Toward Robust and Scalable Dispatch Modeling of Long-Duration Energy Storage, Renewable and Sustainable Energy Reviews (2024)
Long-duration energy storage is expected shake up the possibilities for power system operations, but existing evaluations of long-duration storage oversimplify power system operations or underrepresent the variety of storage technologies. In this article, NREL authors review the challenges of long-duration storage modeling and discuss the benefits and limitations of the current approaches. The authors find that better dispatch modeling of long-duration storage could increase the associated operational value by 4%–14%, and that robust and scalable dispatch approaches could further improve system value.
Energy Systems Integration Facility: World-Class Systems Integration Capabilities and Research, NREL Poster (2024)
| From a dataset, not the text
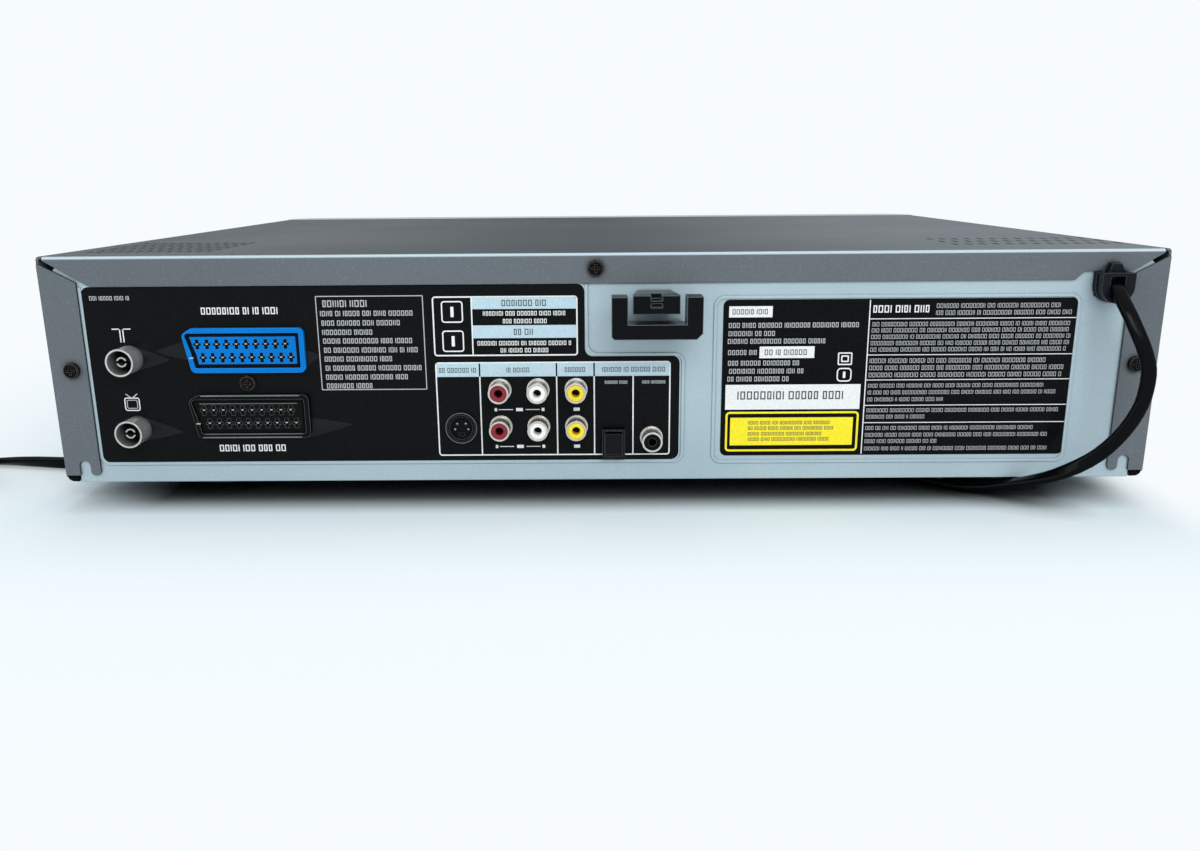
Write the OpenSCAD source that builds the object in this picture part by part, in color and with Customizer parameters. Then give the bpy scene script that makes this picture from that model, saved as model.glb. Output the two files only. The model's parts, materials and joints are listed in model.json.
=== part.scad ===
/* [Case] */
// Width across the cover
body_w = 432; // [428:1:460]
// Depth from the front face to the outside of the cover's rear flanges
body_d = 343; // [340:1:380]
// Height of the cover
cover_h = 88; // [87.5:0.5:110]
// How far the pan hangs below the cover's edge
pan_drop = 2; // [1:0.5:4]
// Height of the feet
foot_h = 9; // [8:0.5:20]
// Diameter of a foot
foot_d = 28; // [20:1:34]
// Thickness of the sheet metal
sheet = 1; // [0.8:0.1:1.2]
// Outside radius of the cover's folds
fold_r = 1.5; // [1.25:0.25:3]
// Height of the cover's top flange at the rear
top_flange = 11.5; // [10:0.1:12]
// Width of the cover's side flanges at the rear
side_flange = 14.8; // [12:0.2:16]
// Width of the open mitre seam between the flanges
seam = 1.6; // [1:0.1:2.4]
// Height of the pan's side walls above its floor
pan_side = 24; // [18:1:24]
// Diameter of a case screw's head
screw_head_d = 6; // [5:0.25:7]
// Diameter of a case screw's shank
screw_d = 3; // [2.5:0.1:3.5]

/* [Vents] */
// Width of a vent slot
vent_w = 2; // [1.4:0.1:2.4]
// Length of a vent slot
vent_len = 8; // [5:0.5:9]
// Columns of the wide-spaced field
wide_columns = 13; // [4:1:13]
// Rows of the wide-spaced field
wide_rows = 3; // [1:1:5]
// Columns of the dense field
dense_columns = 13; // [4:1:13]
// Rows of the dense field
dense_rows = 6; // [2:1:8]

/* [Front panel] */
// Depth of the moulded front panel
panel_depth = 25; // [24:0.5:30]
// Wall of the front panel
panel_wall = 2.5; // [2:0.1:3]
// Plan radius of the front panel's vertical corners
corner_r = 18; // [10:1:22]
// How far the buttons stand out
button_proud = 1.5; // [1.2:0.1:3]
// Travel of the buttons
button_travel = 0.8; // [0.4:0.1:1]
// Height of the button row above the pan's underside
button_row = 27; // [22:1:32]
// Width of a button
button_w = 16; // [10:1:20]
// Height of a button
button_h = 6; // [4:0.5:8]
// Diameter of the power button
power_d = 13; // [10:0.5:15]
// Width of the display window
window_w = 108; // [80:1:120]
// Height of the display window
window_h = 24; // [16:1:28]
// Gap from the front wall to the circuit board behind it
front_board_gap = 11; // [9:0.5:14]

/* [Cassette deck] */
// Gap between the cassette deck and the side of the case
deck_margin = 16; // [12:0.5:20]
// Width of a cassette
cassette_w = 188; // [184:1:189]
// Thickness of a cassette
cassette_h = 25; // [24:0.5:26]
// Depth of a cassette
cassette_d = 104; // [102:0.5:106]
// Height of the deck plate above the pan's floor
deck_lift = 18; // [17:0.5:20]
// Thickness of the deck plate
deck_t = 1.5; // [1.2:0.1:2]
// Height of the waiting cassette above the deck plate
wait_lift = 30.5; // [29:0.5:32]
// How far the cassette is drawn in
load_slide = 60; // [50:1:60]
// How far the cassette is lowered
load_drop = 24; // [20:0.5:24]
// Diameter of the head drum
drum_d = 62; // [58:1:64]
// Distance between the reel tables
reel_pitch = 92; // [88:1:96]
// Diameter of a reel table
reel_d = 40; // [32:1:44]
// Diameter of the capstan shaft
capstan_d = 3; // [2.5:0.1:4]
// Diameter of the pinch roller
roller_d = 16; // [13:0.5:17]
// Swing of the pinch arm, in degrees
pinch_swing = 25; // [15:1:30]
// Travel of the tape guides
guide_travel = 50; // [40:1:52]

/* [Disc drive] */
// Gap between the disc drive and the side of the case
drive_margin = 32.5; // [30:0.5:40]
// Width of the disc tray
tray_w = 134; // [130:1:138]
// Travel of the disc tray
tray_travel = 150; // [120:1:152]
// Diameter of a disc
disc_d = 120; // [118:0.5:121]
// Length of the drive's frame
drive_l = 190; // [188:1:196]
// Height of the drive's floor above the pan's floor
drive_lift = 36; // [30:0.5:38]
// Wall of the drive's frame
drive_wall = 2; // [1.6:0.1:2.5]
// Thickness of the tray
tray_t = 6; // [5:0.5:7]
// Module of the tray's rack and gear
tooth_module = 1.5; // [1.2:0.1:1.6]
// Teeth of the tray gear
gear_teeth = 16; // [14:1:18]
// Travel of the laser sled
sled_travel = 35; // [25:1:36]
// Diameter of the sled's guide rods
rod_d = 4; // [3:0.25:5]

/* [Rear sockets] */
// Outer diameter of a phono socket
phono_d = 8; // [8:0.1:8.6]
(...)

The Energy Systems Integration Facility (ESIF) is a U.S. Department of Energy user facility located at NREL’s campus in Golden, Colorado. The ESIF is distinguished by its continuously evolving, highly integrated systems that span the building, connecting research capabilities across multiple laboratories. With adaptability built into the very foundation of the building, the ESIF is the perfect place for plug-and-play experiments that stay on the pioneering edge of modern energy systems. The operations team continuously enhances the ESIF’s infrastructure to ensure that it keeps pace with anticipated research. The team developed a new poster on the ESIF systems integration capabilities that visualizes the four primary systems that power the research: data, cyber, and control networks; research electrical distribution buses; thermal integration infrastructure; and hydrogen systems.